Design rule three: an uncited score is invalid
Free-form critique from a language model regresses to plausible-sounding generalities. Two constraints keep the output honest. First, every finding must cite evidence: an exact URL, a file and line, or a request/response pair from a probe it actually fired. No citation, no finding. Second, scoring happens on an anchored 0–10 scale — fifteen dimensions across the three lenses — where each band is defined by consequence, not adjective: 0–2 actively costs you, 5–6 is par and wins nothing, 9–10 is the thing a visitor would quote to someone else. Anchors are what make scores from different agents on different days comparable enough to trend.
The loop: baseline, fix, re-run, diff
One audit is a critique. The system only becomes useful when runs are diffable. After each run, reports are written verbatim to dated files, scores append to a scoreboard, and every finding becomes a tracked task — one fix per commit, so the fix history stays auditable.
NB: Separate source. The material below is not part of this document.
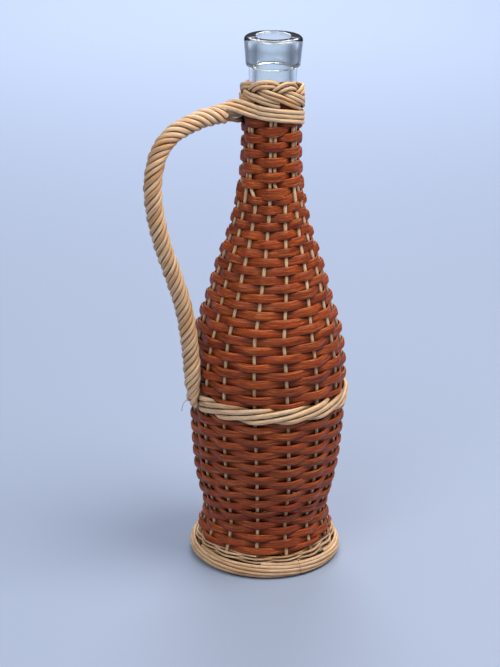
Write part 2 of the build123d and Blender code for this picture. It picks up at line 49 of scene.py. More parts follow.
# Glass bottle
BOTTLE_TOP, BOTTLE_FLOOR = 313.4, 14.0
GLASS_WALL, GLASS_CLEAR, GLASS_AROUND = 3.2, 0.3, 128
HEEL_ROUND, HEEL_TOP = 7.0, 23.0
PUNT_RADIUS, PUNT_INSIDE, PUNT_RISE = 19.0, 20.0, 9.0
INNER_HEEL_ROUND, INNER_HEEL_IN, INNER_HEEL_UP = 4.2, 1.2, 5.0
SHOULDER_FROM, SHOULDER_END = 226.0, 240.0
NECK_RADIUS, NECK_FLARE, FLARE_SHORT = 12.2, 262.0, 0.4
NECK_TOP_RADIUS, NECK_TOP, STEP_HOLLOW, STEP_ROUND = 13.6, 296.4, 0.6, 0.7
FINISH_FOOT_RADIUS, FINISH_FOOT, FINISH_DRAFT, FINISH_TOP_RADIUS = 15.25, 299.0, 0.1, 16.4
LIP_ROUND, MOUTH_ROUND = 2.4, 1.4
MOUTH_RADIUS, BORE_TOP, BORE_FOOT = 9.25, 309.4, 241.0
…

The re-run then executes a recurrence check against the prior run’s findings: each one is classified fixed (not re-found by a reviewer that knew nothing about it), recurred (re-found — meaning the fix didn’t land or didn’t work, which escalates it above anything new), or obsolete. Recurrence is the honest signal. A fresh-context reviewer independently not-finding a defect is much stronger evidence than the implementer asserting it’s fixed.
Running this against a live project of mine, the baseline panel surfaced things I had walked past for weeks: template residue in a public repo, two pages quietly contradicting each other, a status value being coerced to success in a place that flattered a demo, and numbers that were technically true but read as implausible. Ten fixes shipped, one per commit. The re-run confirmed all ten landed — none recurred — and the panel’s verdict firmed up a notch while the lowest-scoring dimensions pointed at exactly what to do next.
What this costs, honestly
The rubric is the expensive part. My baseline run shipped before the anchored scale existed, so its scores aren’t comparable to anything — the first run mostly bought me the rubric. Writing consequence-based anchors that two different agents interpret the same way took longer than wiring the agents themselves.
Judge variance is real. The same persona on the same surfaces will not produce identical scores twice; I treat one-point moves as noise and trust direction only across multiple dimensions. Personas also drift polite — adversarial missions need blunt, almost rude register baked into the prompt, or the skeptic turns into a cheerleader with caveats. And the panel only reviews what its missions name: it will not tell you that the entire premise is wrong, only that the execution leaks.
What generalizes: any project with public surfaces and live behavior — a product, an API, documentation, an open-source repo — can be audited this way. The ingredients are boring on purpose: fresh context per reviewer, conflicting time-boxed missions, evidence-or-it-didn’t-happen, anchored scores, and a recurrence check that treats the previous run as the test suite for your fixes.
The panel runs against real systems I build and operate. The case studies cover what those systems are; this post is the judgment layer that keeps them honest.